21. The students were informed that classes would resume in September 2018.
22. The letter did not mention anything about the alleged relocation of the Health Sciences Faculty from Milimani to Kibos.
23. Therefore, the Court is unable to understand why it was being called upon to quash a decision which does not appear to have been made at all.
24. Secondly, the decision for the temporary closure of the Milimani campus and the suspension of classes was not made by the Governing Council or the Vice Chancellor of the Great Lakes University.
25. The Deputy Vice Chancellor Academic Affairs informed the students thus;
“Following the University Management Board (UMB) and Senate meetings of 2nd and 3rd May 2018, respectively, it was resolved that the Milimani Facility be temporarily closed during the May-August 2018 Semester.”
26. As the applicants wish to have quashed, a decision which has not been shown to exist, the application cannot be allowed.
27. The applicants submitted that the body which made the decision to suspend them from the University was not properly constituted.
28. It is noteworthy that in their submissions, the Applicants state that it is the Senate which made the decision to suspend the students.
29. First, that submission is not in accord with the Applicants’ pleadings. I say so because the pleadings clearly take issue with decisions which had been allegedly made by the Governing Council and the Vice Chancellor.
30 The application does not make any reference to a decision made by the Senate.
31. It is a cardinal rule that parties are bound by their pleadings. Therefore, the submissions premised on the improper composition of the Senate were irrelevant to the complaint which was directed against the Governing Council and the Vice Chancellor.
32. Similarly, the submissions premised on the improper composition of the Students Tribunal cannot advance the Applicants’ case, because the Applicants had not lodged any complaint against the Tribunal.
33. If the substantive complaint had been directed against the Senate and the Students Tribunal, and if those two organs had been improperly constituted, the decisions emanating from the said organs could have been amenable to an order quashing them.
Relocation of the Health Sciences Faculty
34. The Applicants produced absolutely no evidence to demonstrate that a decision had been made by the Respondents or by any other organ of the University, to relocate the Health Sciences Faculty from Milimani, Kisumu, to Kibos.

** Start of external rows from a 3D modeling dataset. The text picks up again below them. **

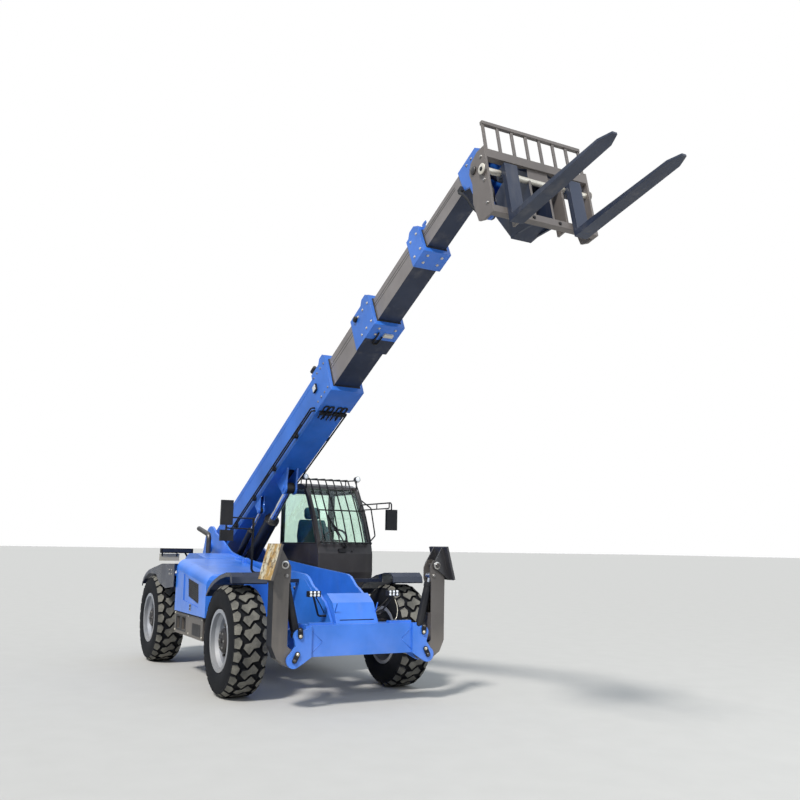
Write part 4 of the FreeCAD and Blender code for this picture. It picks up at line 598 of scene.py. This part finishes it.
class Builder:
    """Collects simple solids that end as one object on one body."""

    def __init__(self, name, body):
        self.name, self.body = name, body
        self.vertices, self.faces, self.indices, self.smooth = [], [], [], []
        self.looks = []

    def look(self, look):
        """Slot of a material, added where it is new."""
        if look not in self.looks:
            self.looks.append(look)
        return self.looks.index(look)

    def put(self, vertices, faces, look, smooth=False):
        base = len(self.vertices)
        self.vertices += [Vector(v) for v in vertices]
        self.faces += [[base + i for i in face] for face in faces]
        self.indices += [self.look(look)] * len(faces)
        self.smooth += [smooth] * len(faces)

    def box(self, centre, size, look, turn=None):
        half = Vector(size) / 2
        corners = [Vector((x, y, z)) for x in (-1, 1) for y in (-1, 1) for z in (-1, 1)]
        points = [Vector((c.x * half.x, c.y * half.y, c.z * half.z)) for c in corners]
        if turn is not None:
            points = [turn @ p for p in points]
        faces = [(0, 1, 3, 2), (4, 6, 7, 5), (0, 4, 5, 1), (2, 3, 7, 6), (0, 2, 6, 4), (1, 5, 7, 3)]
        self.put([Vector(centre) + p for p in points], faces, look)

    def disc_stack(self, rings, axis_from, axis_to, look, sides=24, smooth=True):
        """Solid of revolution along a line: rings are (distance, radius)."""
        start, direction = Vector(axis_from), (Vector(axis_to) - Vector(axis_from)).normalized()
        side = direction.orthogonal().normalized()
        other = direction.cross(side)
        points = [start + direction * distance + (side * math.cos(a) + other * math.sin(a)) * radius
                  for distance, radius in rings for a in around(sides)]
        self.put(points, ring_faces(len(rings), sides), look, smooth)

    def rod(self, a, b, r, look, sides=12):
        """Plain round bar between two points."""
        length = (Vector(b) - Vector(a)).length
        self.disc_stack([(0, r), (length, r)], a, b, look, sides)

    def bolt(self, place, direction, r, look=None, height=None):
        """Hexagon head on a washer."""
        look = look or BOLT
        height = height or r * 0.7
        place, direction = Vector(place), Vector(direction).normalized()
        self.disc_stack([(0, r * 1.35), (height * 0.22, r * 1.35)], place, place + direction, look, 16)
        start = place + direction * height * 0.22
        head = [(0, r), (height * 0.8, r), (height, r * 0.82)]
        self.disc_stack(head, start, start + direction, look, 6, False)

    def disc(self, rings, place, side, look, sides=20):
        """Solid of revolution that points to the machine's left or right side."""
        place = Vector(place)
        self.disc_stack(rings, place, place + Vector((0, side, 0)), look, sides)

    def tube(self, points, r, look, bend=0.05):
        """Round tube along a line with rounded corners."""
        path = rounded(points, bend)
        sides, ring_points = 8, []
        tangent = (path[1] - path[0]).normalized()
        side = tangent.orthogonal().normalized()
        for i, p in enumerate(path):
            ahead = path[min(i + 1, len(path) - 1)] - path[max(i - 1, 0)]
            ahead.normalize()
            side = (side - ahead * side.dot(ahead)).normalized()
            other = ahead.cross(side)
            ring_points += [p + (side * math.cos(a) + other * math.sin(a)) * r for a in around(sides)]
        self.put(ring_points, ring_faces(len(path), sides), look, True)

    def done(self):
        """Make the object and let it ride on its body."""
        mesh = bpy.data.meshes.new(self.name)
        mesh.from_pydata([v + SHIFT for v in self.vertices], [], self.faces)
        for look in self.looks:
            mesh.materials.append(look)
        mesh.polygons.foreach_set("material_index", self.indices)
        mesh.polygons.foreach_set("use_smooth", self.smooth)
        mesh.update()
        obj = bpy.data.objects.new(self.name, mesh)
        link(obj)
        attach(obj, self.body)
        return obj


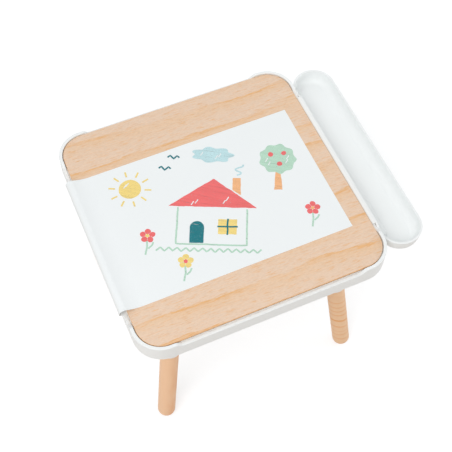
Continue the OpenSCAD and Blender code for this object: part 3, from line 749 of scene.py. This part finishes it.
# Round the tray: way along it, outward direction, and how far its edge rises
half_turn = [math.pi * k / 36 for k in range(36)]
paths = [(y, 1.0, 0.0, 0.0) for y in (-TRAY_Y, -100, 0, 100)]
paths += [(TRAY_Y, math.cos(a), math.sin(a), 0.0) for a in half_turn]
paths += [(y, -1.0, 0.0, dip_height(y, HOOK_HALF, HOOK_RUN, HOOK_RISE, 0.0)) for y in hook_side]
paths += [(-TRAY_Y, -math.cos(a), -math.sin(a), 0.0) for a in half_turn[1:]]
tray_rows = []
for y, ox, oy, rise in paths:
    section = outline([(0, TRAY_LOW, 0), (41.5, TRAY_LOW, 13), (TRAY_HALF, TRAY_RIM + rise, 1.2),
                       (TRAY_HALF - TRAY_WALL, TRAY_RIM + rise, 1.0), (37.1, TRAY_FLOOR, 16),
                       (0, TRAY_FLOOR, 0)], 8)
    tray_rows.append([(TRAY_X + r * ox, y + r * oy, z) for r, z in section])

hook = outline([(HOOK_IN, HOOK_FOOT, 0.5), (HOOK_IN + 2, HOOK_FOOT, 0.5), (HOOK_IN + 2, HOOK_UNDER, 0.4),
                (HOOK_TIP, HOOK_UNDER, 0), (HOOK_TIP, HOOK_TOP - 1.2, 0), (HOOK_TIP - 0.6, HOOK_TOP, 0),
                (HOOK_IN, HOOK_TOP, 1.1)], 3, 0.2)
hook_rows = [[(x, y, z) for x, z in hook] for y in (-HOOK_HALF, -60, 60, HOOK_HALF)]

quarter = [(math.sin(a), math.cos(a)) for a in [k / 8 * math.pi / 2 for k in range(9)]]
step_rows = []
for inset, z in ((0, -40.0), (0, -34.7), (0.15, -34.0), (0.5, -33.4), (1.0, -33.08), (1.7, -33.0)):
    r = STEP_ROUND - inset
    step_rows.append([(STEP_LEFT, STEP_FAR - inset, z)]
                     + [(STEP_MIDDLE + r * s, STEP_FAR - STEP_ROUND + r * c, z) for s, c in quarter]
                     + [(STEP_MIDDLE + r * c, STEP_NEAR + STEP_ROUND - r * s, z) for s, c in quarter]
                     + [(STEP_LEFT, STEP_NEAR + inset, z)])
build("hook_on_tray", [skin(tray_rows, close_points=False), capped(hook_rows), capped(step_rows)],
      [white_plastic], "tray", ["pen_tray"], sharp=34)

# ========================================================== the roll holder
# Two plastic cradles screwed to the bin's ends carry a wooden spindle. The
# roll of paper turns on it on two flanged plugs in its cardboard core.

SPINDLE_RADIUS, SPINDLE_END = 7.0, 179.25
for part, plastic, width in (("roll_cradle_", inner_plastic, 0.5), ("roll_hub_", white_plastic, 0.4)):
    for end in ("front", "rear"):
        eased(part + end, plastic, width)

spindle_wood = solid_wood("spindle_wood", Pale=srgb(232, 200, 168), Ring=srgb(206, 158, 114),
                          Dark=srgb(184, 134, 92), Heart=(0, 0.006, 0.015), Rings=420.0)
tip = [(0, SPINDLE_END), (SPINDLE_RADIUS - 0.8, SPINDLE_END), (SPINDLE_RADIUS - 0.2, SPINDLE_END - 0.3),
       (SPINDLE_RADIUS, SPINDLE_END - 1), (SPINDLE_RADIUS, 60)]
spindle_profile = [(r, -along) for r, along in tip] + tip[::-1]
spindle_axes = (Vector((ROLL_X, 0, ROLL_Z)), UP, EAST, NORTH)
spindle = build("turned_spindle", [skin(turned(spindle_axes, spindle_profile, 48), close_points=False)],
                [spindle_wood], "frame", ["roll_spindle"])
give_grain(spindle, spindle_axes, 1.9)

# Layers that are wound on the roll: rings on its ends, and faint lines round it
t, given = new_group("wound_layers", "Shader", Face=GREY, Gap=GREY, Layers=2600.0)
axes = add(t, "ShaderNodeSeparateXYZ", {"Vector": given["Vector"]}).outputs
away = length_of(t, add(t, "ShaderNodeCombineXYZ", {"X": axes["X"], "Y": axes["Z"]}))
wander = noise(t, given["Vector"], 60.0)
away = maths(t, "ADD", away, times(t, wander, 0.0006))
layer = add(t, "ShaderNodeTexNoise", {"W": times(t, away, given["Layers"])}, noise_dimensions="1D")
layer = ranged(t, layer, 0.45, 0.75, 0.0, 0.7)
wound = give_back(t, Colour=mixed(t, layer, given["Face"], given["Gap"]),
                  Roughness=ranged(t, wander, 0, 1, 0.75, 0.9), Height=layer)


def wound_material(name, face, gap, layers):
    """Paper or card wound about the spindle's line."""
    to_spindle = tuple(-c for c in placed(ROLL_X, 0, ROLL_Z))
    return covered(name, wound, 0.3, 0.0004, gloss=0.2, move=to_spindle, Face=face, Gap=gap, Layers=layers)


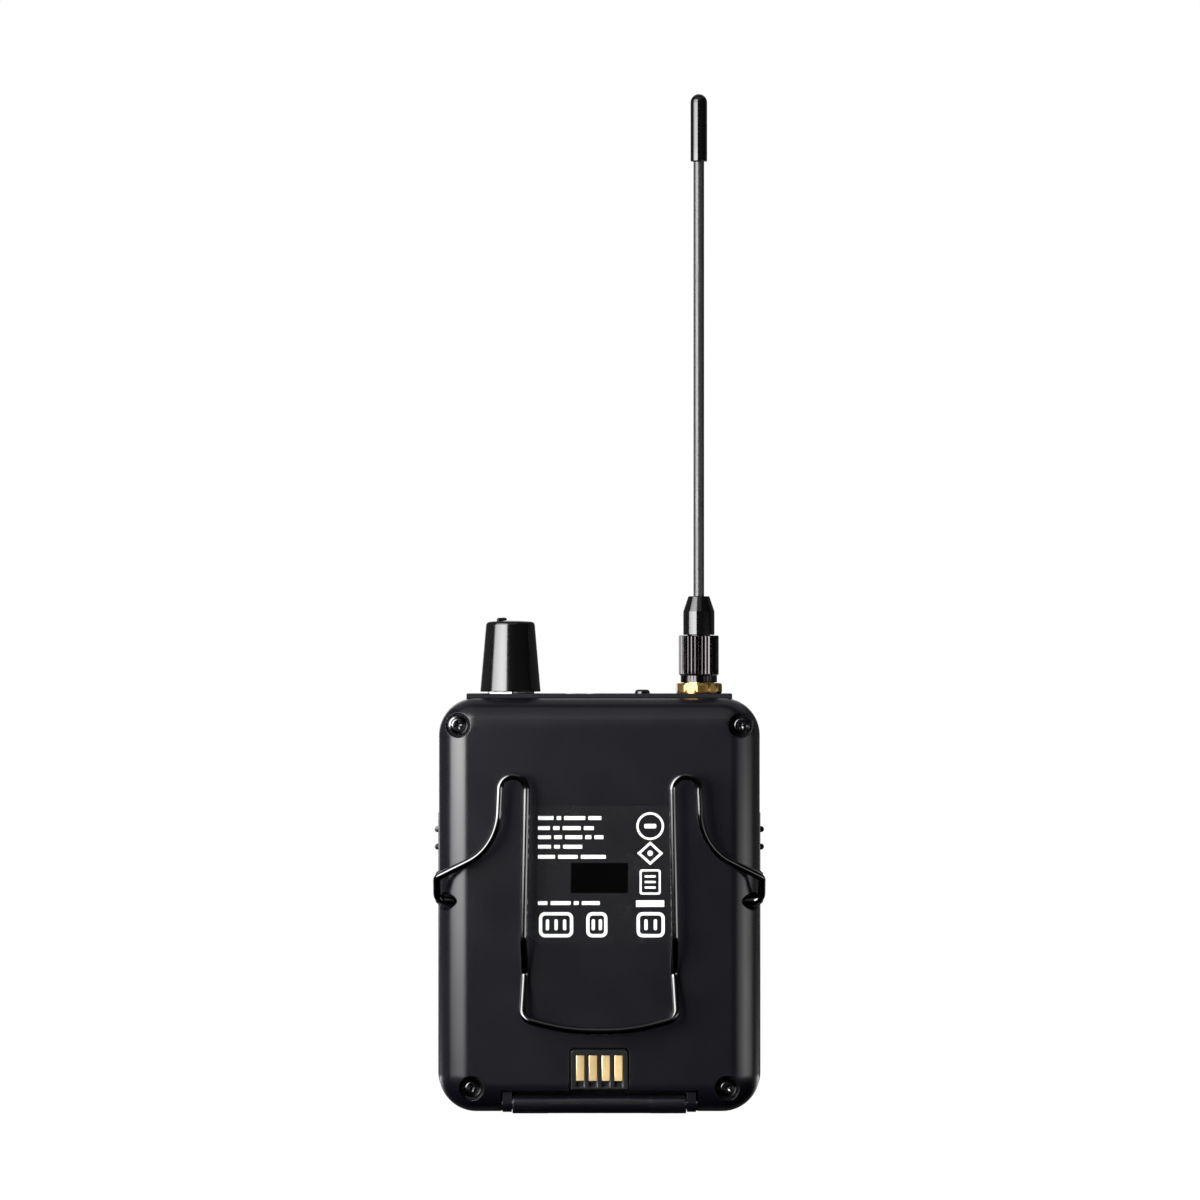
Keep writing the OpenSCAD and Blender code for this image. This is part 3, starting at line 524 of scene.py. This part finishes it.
def hinge_barrel():
    """Fine flats along the hinge barrel, in three lengths, the middle one a little lower."""
    y0, z0 = -8.3, 1.7          # the hinge's axis
    inner, end_bevel, end_scale = 1.6, 0.08, 0.965
    first_flat, flats, flat_turn = 95, 9, 19
    flat_edges = ((1.2, 0.0), (17.0, 0.0), (18.1, 0.07))    # start, end and groove: degrees, depth
    for name, x0, x1, r in (("left", -17.2, -10.2, 1.985), ("middle", -10.1, 10.1, 1.94),
                            ("right", 10.2, 17.2, 1.985)):
        section = []
        for k in range(flats):
            for turn, depth in flat_edges:
                w = radians(first_flat + k * flat_turn + turn)
                section.append((y0 + (r - depth) * cos(w), z0 + (r - depth) * sin(w)))
        section += [(y0 + inner * cos(radians(a)), z0 + inner * sin(radians(a)))
                    for a in range(265, 94, -17)]
        n = len(section)
        verts = [(x, y, z) for x in (x0, x0 + end_bevel, x1 - end_bevel, x1) for y, z in section]
        for k in range(n):
            for i in (0, 3 * n):
                x, y, z = verts[i + k]
                verts[i + k] = (x, y0 + (y - y0) * end_scale, z0 + (z - z0) * end_scale)
        faces = [(i * n + k, i * n + (k + 1) % n, (i + 1) * n + (k + 1) % n, (i + 1) * n + k)
                 for i in range(3) for k in range(n)]
        faces += [tuple(range(n - 1, -1, -1)), tuple(3 * n + k for k in range(n))]
        piece("hinge_barrel_" + name, verts, faces, "battery_door", replaces=False, sharp=14)


# ---------------------------------------------------------------- belt clip

def bend(a, b, c, r, steps):
    """Points of an arc of radius r that rounds the corner at b."""
    u, v = (b - a) / np.linalg.norm(b - a), (c - b) / np.linalg.norm(c - b)
    turn = acos(max(-1.0, min(1.0, float(u @ v))))
    start = b - u * r * tan(turn / 2)
    side = v - u * float(u @ v)
    side /= np.linalg.norm(side)
    return [start + r * (sin(turn * i / steps) * u + (1 - cos(turn * i / steps)) * side)
            for i in range(steps + 1)]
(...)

35. If anything, the evidence made available by the Applicants shows that the faculty in question was only being closed between May and August 2018.
36. The Applicants purported to analyze the real intentions or motives of the University. They asserted that the alleged temporary closure was only a smokescreen, to hide the truth.
37. It is important that it be reiterated that in an application for Judicial Review, where the Court was being called upon to quash a decision, the Applicant must precisely identify the decision in issue, and then place it before the Court.
38. The Court would then concern itself with the process through which the decision in issue had been arrived at.
39. The conduct of the administrative or quasi judicial process must be procedurally fair and lawful. In order to enable the Court determine whether or not the process was procedurally fair and lawful, it is necessary that the Applicants specify the precise process complained about.
40. An Applicant cannot expect the Court to make a determination to quash a decision by either the Senate or by the Students Tribunal, when the application had only made reference to the decisions made by the Governing Council and the Vice-Chancellor.
Composition of the Disciplinary Committee of the Senate
41. The Applicants took issue with the Chief Security Officer and an Administrative Assistant sat in the Committee.
42. The Respondents did not answer that particular submission.
However, I note that the criticism raised by the Applicants was premised on the composition of the Senate, rather than on the composition of the Disciplinary Committee.
43. The Applicants did not demonstrate to the Court how the Respondents violated the composition of the Committee of the Senate, which is responsible for disciplinary matters.
44. In the final analysis, I find no merit in the application. It is therefore dismissed.
45. However, I order that each party will pay his or her own costs of the Judicial Review Application.
This order on the issue of costs is informed by the overall policy consideration, that persons who have a legitimate desire to ensure that the natural or juristic person or authority exercising administrative or quasi-judicial functions, do so in a manner that was procedurally fair and lawful, ought not to be condemned to pay costs. Such persons must, of course, not be seeking personal reliefs such as compensation.
DATED, SIGNED and DELIVERED at KISUMU this 31st day of July 2018.